All four siblings of Ahmed Hanachi, who stabbed two young women to death in the French city of Marseille, have been arrested in recent days, authorities in three countries said.
Hanachi, 29, attacked two women at Marseille's Saint-Charles train station on October 1 before being shot dead by troops.
On Tuesday, Tunisia said it had released two of his siblings who had been questioned by anti-terror investigators.
Moez and Amina Hanachi, who both live in Tunisia's northeastern region of Bizerte, had been detained on Friday, but had "nothing to do" with their brother's attack in France, prosecution spokesman Sofiene Sliti said.
Sliti said two of the attacker's other brothers, Anouar and Anis, had been targeted in a 2014 "terrorism" investigation.
Anouar was released, while Anis remained on the run.
But Swiss police on Tuesday announced the arrest of a Tunisian couple in connection with the Marseille knife attack, and a French security source close to the investigation confirmed that the man was Anouar Hanachi.
Swiss police would not confirm the identities of either the man or woman, but said the man was "known to foreign police services for his links to jihadist terrorist movements".

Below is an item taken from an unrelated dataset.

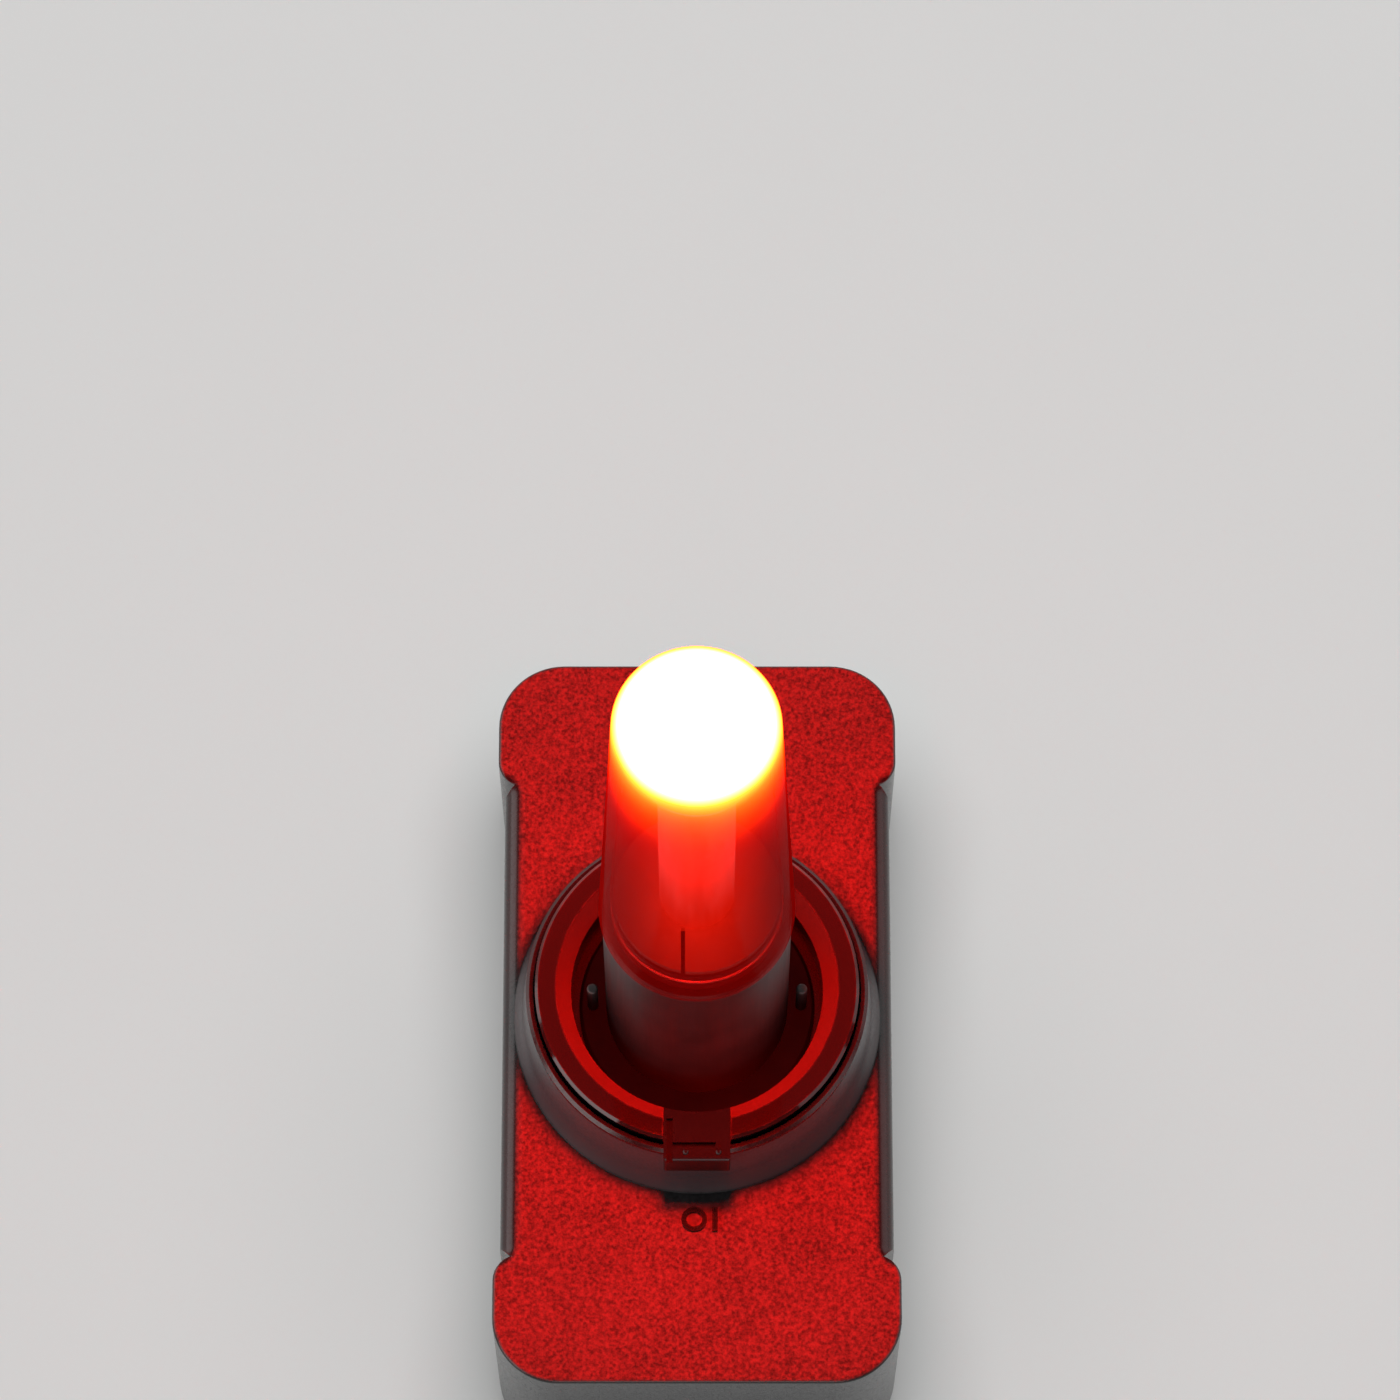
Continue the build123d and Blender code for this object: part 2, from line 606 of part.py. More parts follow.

"His role in the Marseille attack, if he had one, is not yet clear," it said.
Federal police spokeswoman Cathy Maret separately told AFP that, in accordance with Swiss law, the detained husband and wife are due to be repatriated to Tunisia.
But that process will take several weeks at minimum and could be altered if another jurisdiction requests their extradition.
Anis Hanachi was also arrested on Saturday night in Italy after French authorities issued an international arrest warrant.
French investigators suspect him of complicity in the Marseilles attack, and he is expected to be extradited to France.
Italian authorities said their French counterparts had indicated that Anis had fought for jihadist groups in Syria and Iraq.
Attacker Ahmed Hanachi, the second-youngest of five siblings, was not known to attend any mosque, but was known to the police for drug and alcohol problems.
The Islamic State group claimed responsibility for his actions, but French investigators have not found any evidence linking the attack to the jihadists.
Relatives have said the Marseille attacker had issues with drug addiction but was not particularly religious.
Sliti, the Tunisian prosecution spokesman, said Tunisian authorities had opened a new investigation into Anouar on Monday over suspicions of supporting "terrorism", following comments posted on Facebook.
But Tunisian authorities said they have not so far established anything to link Anouar or Anis Hanachi to the Marseille killings.
Childhood friends have said that Ahmed spent several months in Tunisia in summer 2016 as he tried, with Anouar's help, to beat his addictions.
Their father Noureddine told AFP he struggled to believe Ahmed had been radicalised but that his son "may have been under the influence of drugs" when he carried out the attack.
He said he had heard no news from his sons in Europe for two months.